0

Issue: Writing a query to check all Kubernetes nodes to make sure coredns is running, and if not - has it been for more than 30 minutes since it was? - if so, send an alert.

The alert part will be secondary to my initial question and doesn't have to be addressed on this thread. I just want to figure out how to get this info in the first place.

Essentially: Hey node, do you have a pod named coredns.* running? If no, has it been more than 30m since you did?



My strategy: I assume searching for nodes that do not have a pod name of coredns.* is how I would start.

FROM K8sPodSample SELECT nodeName WHERE podName != 'coredns.*'

Then, set the time frame to be since 31 minutes ago. (Not sure if this shows nodes that have not had the pod on it for 31 minutes or if it shows all pods without it up to 31 minutes ago, even if it's only been a few minutes)

SINCE 31 minute ago

This is a query that will be at the cluster level, so I will add that in as well.

WHERE clusterName = '<clusterName>' 

Then, if this worked properly, I'll generate an alert for any nodes that show up in this list.

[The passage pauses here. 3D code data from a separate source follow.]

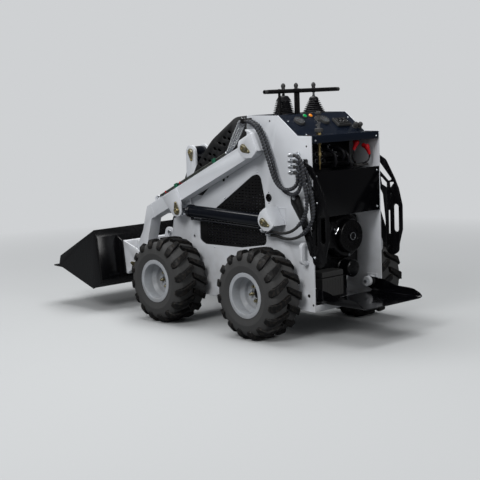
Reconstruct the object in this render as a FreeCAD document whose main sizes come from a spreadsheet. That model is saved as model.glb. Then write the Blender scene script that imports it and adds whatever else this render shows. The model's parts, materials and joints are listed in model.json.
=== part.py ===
"""Compact stand-on skid steer loader, with its bucket down and its foot platform out.

+X points to the bucket, +Y to the left and +Z up, in millimetres. The ground is at Z = 0.
Places along X are counted from the middle of the wheelbase, and one shift, OriginX, moves
every piece so that the origin lies under the middle of the whole machine.
"""
import FreeCAD
import Part
import Sketcher
import math
import os

doc = FreeCAD.newDocument("SkidSteerLoader")
sheet = doc.addObject("Spreadsheet::Sheet", "Sizes")
nodes = {}


class Size:
    """A number together with the sheet expression that it comes from."""

    def __init__(self, value, text):
        self.value = float(value)
        self.text = text

    def __add__(self, other):
        return Size(self.value + number(other), f"({self.text} + {words(other)})")

    def __radd__(self, other):
        return Size(number(other) + self.value, f"({words(other)} + {self.text})")

    def __sub__(self, other):
        return Size(self.value - number(other), f"({self.text} - {words(other)})")

    def __rsub__(self, other):
        return Size(number(other) - self.value, f"({words(other)} - {self.text})")

    def __mul__(self, other):
        return Size(self.value * number(other), f"({self.text} * {words(other)})")

    def __rmul__(self, other):
        return self * other

    def __truediv__(self, other):
        return Size(self.value / number(other), f"({self.text} / {words(other)})")

    def __rtruediv__(self, other):
        return Size(number(other) / self.value, f"({words(other)} / {self.text})")

    def __neg__(self):
        return Size(-self.value, f"(-{self.text})")


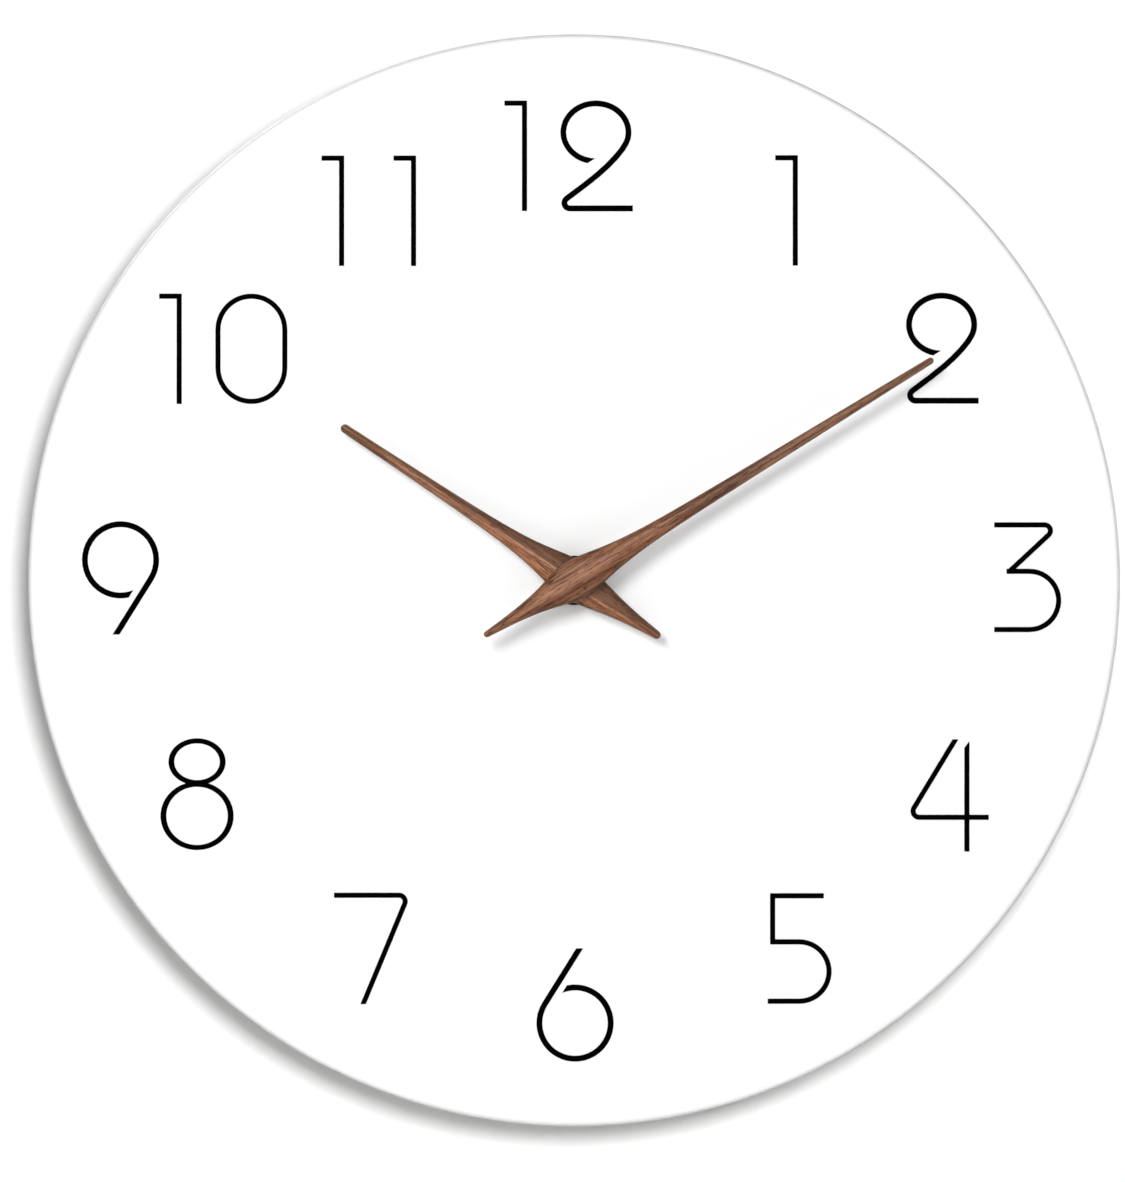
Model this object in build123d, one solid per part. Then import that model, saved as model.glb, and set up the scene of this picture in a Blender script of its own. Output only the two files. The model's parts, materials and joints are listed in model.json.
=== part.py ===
"""Frameless wall clock: a round dial board carried by a battery quartz movement.

The clock hangs on one screw.  The origin is the centre of the keyhole in the
movement's hanging tab, on the plane of the wall.  +Y points into the wall, the
dial faces -Y and +Z is up.  All lengths are millimetres, all angles degrees.
"""
from build123d import *
import os
from math import cosh, cos, pi, radians, sin, sqrt

# ------------------------------------------------------------ dial board
BOARD_DIAMETER = 300.0
BOARD_THICKNESS = 5.0
BOARD_EDGE_RADIUS = 0.8
BOARD_HOLE_RADIUS = 4.05
ARBOR_Z = -34.0             # the hands turn about this line, below the hanging hole

# ------------------------------------------------------------ printed numerals
DIGIT_HEIGHT = 30.3
STROKE = 1.4                # straight strokes
BOWL_STROKE = 1.6           # round strokes and the tails that run into them
END_CUT = 1.55              # most that is trimmed off the end of a stroke
INK_THICKNESS = 0.15

# ------------------------------------------------------------ movement case
CASE_SIZE = 56.0
CASE_DEPTH = 16.0           # from the wall to the rubber washer
CASE_WALL = 1.6
CASE_CORNER = 3.0
CASE_EDGE_RADIUS = 0.6
PARTITION = 1.2             # wall between the battery bay and the wheels
BAY_HEIGHT = 14.8
FINGER_NOTCH_RADIUS = 7.0   # in the case's lower wall, to push the cell out
RUBBER_THICKNESS = 1.0
RUBBER_RADIUS = 11.0
SNAP_HEIGHTS = (13.0, -5.0)     # snap tabs, above and below the arbor
SNAP_WIDTH = 6.0
SNAP_THICKNESS = 1.0
SNAP_PLAY = 0.1             # between a tab and the rear case
HOOK_REACH = 1.0
BOSS_WALL = 1.0             # around a bearing hole
PIVOT_HOLE_DEPTH = 0.35     # of a bearing hole, into the case wall

# ------------------------------------------------------------ hanging tab
HANG_HOLE_RADIUS = 4.5
HANG_SLOT_HALF = 1.75
HANG_SLOT_TOP = 7.0
HANG_TAB_THICKNESS = 2.4
HANG_TAB_HALF = 9.0
HANG_ROUND_HEIGHT = 1.0     # centre of the tab's rounded top
GUSSET_THICKNESS = 1.2
GUSSET_DEPTH = 9.0
GUSSET_HEIGHT = 6.0

# ------------------------------------------------------------ centre stack
BUSHING_RADIUS = 3.9
BUSHING_BORE = 2.6
BUSHING_FLANGE = 5.5
BUSHING_FLANGE_THICKNESS = 0.8
BUSHING_STANDOUT = 0.6      # in front of the nut
WASHER_PLAY = 0.1           # between a washer and the bushing
NUT_PLAY = 0.02
THREAD_PITCH = 0.75
THREAD_DEPTH = 0.35
HOUR_TUBE_RADIUS = 2.55
HOUR_TUBE_BORE = 1.75
MINUTE_ARBOR_RADIUS = 1.7
WASHER_RADIUS = 6.8
WASHER_THICKNESS = 0.8
NUT_ACROSS_FLATS = 10.0
NUT_THICKNESS = 2.2

# ------------------------------------------------------------ hands
HOUR_ANGLE = 303.5          # clockwise from twelve, seen from the front
MINUTE_ANGLE = 58.35
HOUR_LENGTH = 76.6
HOUR_TAIL = 28.2
MINUTE_LENGTH = 115.5
MINUTE_TAIL = 29.0
HOUR_HAND_THICKNESS = 3.0
MINUTE_HAND_THICKNESS = 3.6
HAND_GAP = 1.0
HOUR_HAND_GAP = 0.8         # from the bushing to the hour hand
HOUR_TUBE_SINK = 1.2        # tube end below the hour hand's front
MINUTE_ARBOR_SINK = 1.4     # arbor end inside the minute hand
HOUR_BUSH_RADIUS = 3.6
HOUR_BUSH_FLANGE_RADIUS = 4.6
MINUTE_BUSH_RADIUS = 2.7
MINUTE_BUSH_FLANGE_RADIUS = 3.4
MINUTE_BUSH_DEPTH = 1.9
BUSH_FLANGE = 0.5

# ------------------------------------------------------------ wheel train
TRAIN_MODULE = 0.3
CENTRE_TEETH = 64
THIRD_TEETH, THIRD_PINION = 60, 8
SECOND_TEETH, SECOND_PINION = 60, 8
MIDDLE_TEETH, MIDDLE_PINION = 50, 10
ROTOR_PINION = 10
MOTION_DISTANCE = 10.0
CANNON_TEETH = 12
MOTION_TEETH, MOTION_PINION = 36, 10
HOUR_TEETH = 40
SETTING_TEETH = 12
TOOTH_FILL = 0.44           # tooth thickness over the circular pitch
ADDENDUM = 0.8              # in modules
DEDENDUM = 1.1
PIVOT_RADIUS = 0.5
RUNNING_CLEARANCE = 0.05
TIP_SHARE = 0.55            # tooth thickness at the tip over that at the pitch circle
HUB_RADIUS = 2.4            # of the centre wheel
COLLAR_WALL = 0.3           # around a train arbor
BOSS_HEIGHT = 1.2
PIVOT_SINK = 0.4            # of an arbor's end in the case wall

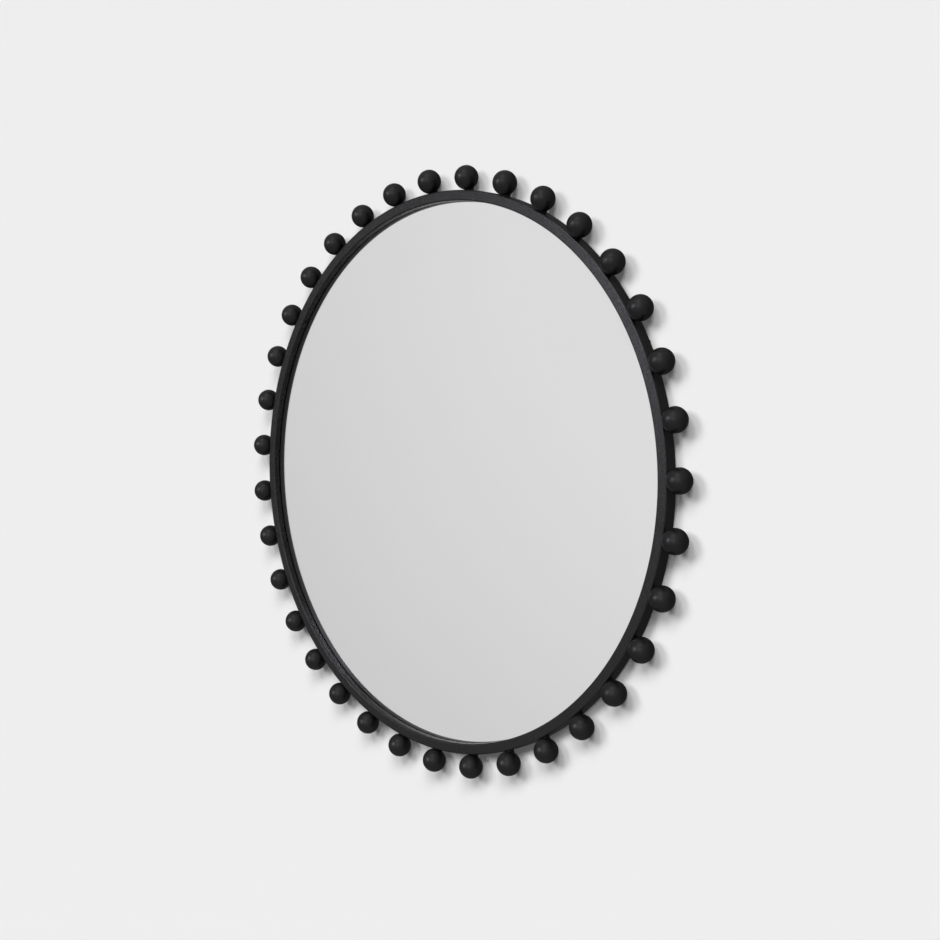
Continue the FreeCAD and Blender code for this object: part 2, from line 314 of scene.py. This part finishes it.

Am I thinking about this properly, or could this be accomplished in a better way?



Update: My new strategy is to return a nodeName where the count of pods with coredns in their name is 0...still working this part out.

NayefMusa
  • 11
  • 6

1 Answers1

0

The trick on this one is to look for pods with coredns in the name and that don't have a status of running, grouping by (faceting by) nodeName and namespace.

SELECT uniqueCount(podName) FROM K8sPodSample WHERE namespace NOT LIKE '%kube-system%' AND namespace NOT LIKE %<ourNS>% AND podName LIKE '%coredns%' AND status != 'Running' FACET nodeName, namespace

The only issue I can see arising from this, is if there is no pod with that name at all. It doesn't account for that scenario. It assumes that if the pod is not in working order that it still has some sort of status.

Given the nature of Kubernetes, I think that's fair since it will always try to restart a pod if it's part of a replicaset/deamonset etc. Therefore it will always have a status.

Note: The exclusion of kube-system and 'ourNS' is only included in this query since, in our particular scenario, those are not needed. We are only looking at customer NS's.

NayefMusa
  • 11
  • 6